It happened yesterday. I was sitting down after running and my suitemate came up to me and started chatting. "You look thinner," she said.
I do? I look thinner? I've only lost 4 pounds in the past month and most of that was binge weight anyway.
When she said this to me my first reaction wasn't joy. Instead it was this mix of queasiness and guilt that formed a ball in the pit of my stomach. I don't believe I look thinner- in fact, I believe my stomach sticks out even more than it used to. So I felt guilty for somehow "tricking" her into thinking I'm skinnier. It's like I was tricking her into believing I'm a better person than I am. The queasiness came from surprise, probably.
But I did not feel good.
I don't think this has ever happened to me before. I wasn't called skinny until I lost a lot of weight, like 15 pounds, last time. And by that time I felt that I deserved it, even though I wanted to be even more skinny. Actually, I don't think I've ever been called skinny by someone who didn't have a bias towards me.
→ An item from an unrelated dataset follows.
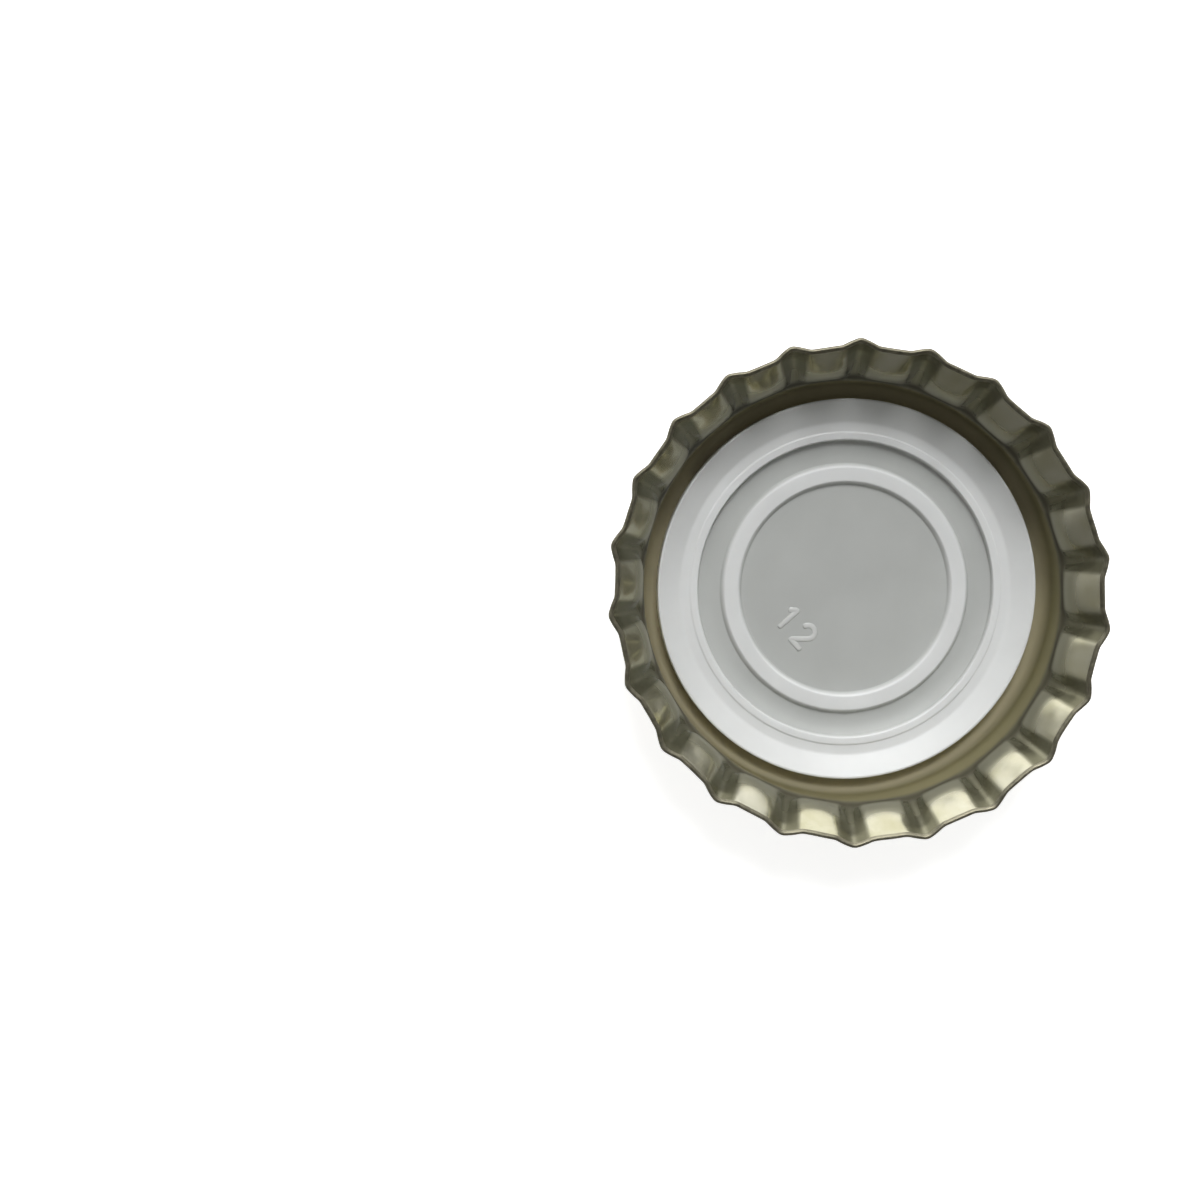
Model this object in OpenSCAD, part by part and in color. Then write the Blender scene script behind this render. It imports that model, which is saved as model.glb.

My family calls me thin sometimes, and back when I was restricting and overexercising they said it more than usual. My old boss said I was "too skinny" in a joking way- that I needed to eat meatballs to get more muscle. I didn't count him because he was just kidding. None of my friends called me skinny. None of them noticed that I had lost a lot of weight, probably because I made new friends after losing the weight.
My reaction does not bode well. It's making me want to lose more weight so that I can truly be skinnier and that way I won't be lying to my suitemate. I should feel good that people think I'm skinny.
How do you react when someone notices you've lost weight?